Cruise shipboard accidents are a bit different when a person is harmed for two reasons. First, the ships are usually not licensed and registered in the United States which may have implications if you are seeking to hold a cruise line accountable for your injuries. Second, is the fact that once out of port and far enough out in the ocean then it is under Maritime law. Congress has enacted laws to help American passengers pursue compensation after sustaining harm on a cruise ship.

If you suffer an injury on a cruise ship, the steps to take depend on the nature and circumstances surrounding the occurrence. If you are injured in a slip and fall accident or food poisoning see the ship’s doctor for treatment. Prepare a written account of the incident while it is still fresh in your mind so that no details are left out. If the harm is severe it is possible the injured person will be taken from the ship to get the medical care they need.

When the harm is caused by an assault or battery, report it immediately to the ship’s security, seek treatment from the ship doctor and ensure that it is documented. Write down everything about the event while it is fresh in your mind. When writing an account title the document that it is For my attorney, Del Hovden. The benefit in doing so is that they will be protected from disclosure to the other side if we choose not to share the document. Yes, insurance companies have long known to protect their client statements and use this to their advantage at every possible opportunity. YOU deserve no less.

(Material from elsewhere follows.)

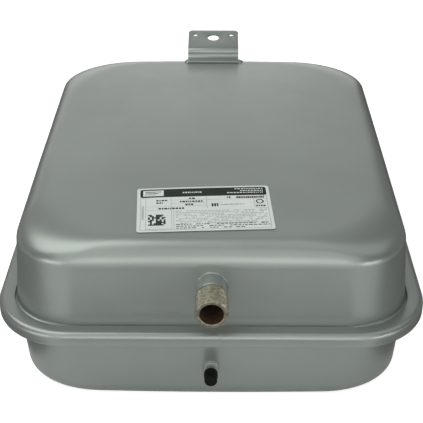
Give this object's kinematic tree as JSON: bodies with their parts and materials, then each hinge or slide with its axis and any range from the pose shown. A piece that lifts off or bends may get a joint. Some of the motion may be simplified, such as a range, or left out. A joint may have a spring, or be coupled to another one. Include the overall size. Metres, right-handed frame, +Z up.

Take photographs of anything which seems it might be helpful. Take photographs of your injuries, the area where you were injured, and of any writings. That is right, take photographs of any written information for the possibility it might be lost, stolen or destroyed. Forward the photographs in your phone to yourself or someone else so that there is digital evidence which will also survive destruction or confiscation of the device.

Be sure to get the name, home port of any ship personnel you speak with regarding the matter. It is not uncommon that ship personnel will help too as they are not infrequently not big fans of the ship owners.

Contact me when you have an opportunity. Although I might not be able to do much if you are off the coast of Belize, you never know. It is not uncommon that clients thank me for the reassurance that they are doing the right thing, or hints of other things which can be done.

Contact the local office of our Embassy – if you are in a foreign port – for assistance in a wide variety of areas and concerns. The Embassy can help you find qualified English speaking doctors and other health care providers. They know the best facilities for care and how to best deal with particularly local issues, such as police, documentation, passport losses and many issues which tourists face in foreign ports. Yes, as unique a problem as you think you have, there is a good likelihood that a career officer in the Embassy has seen it before.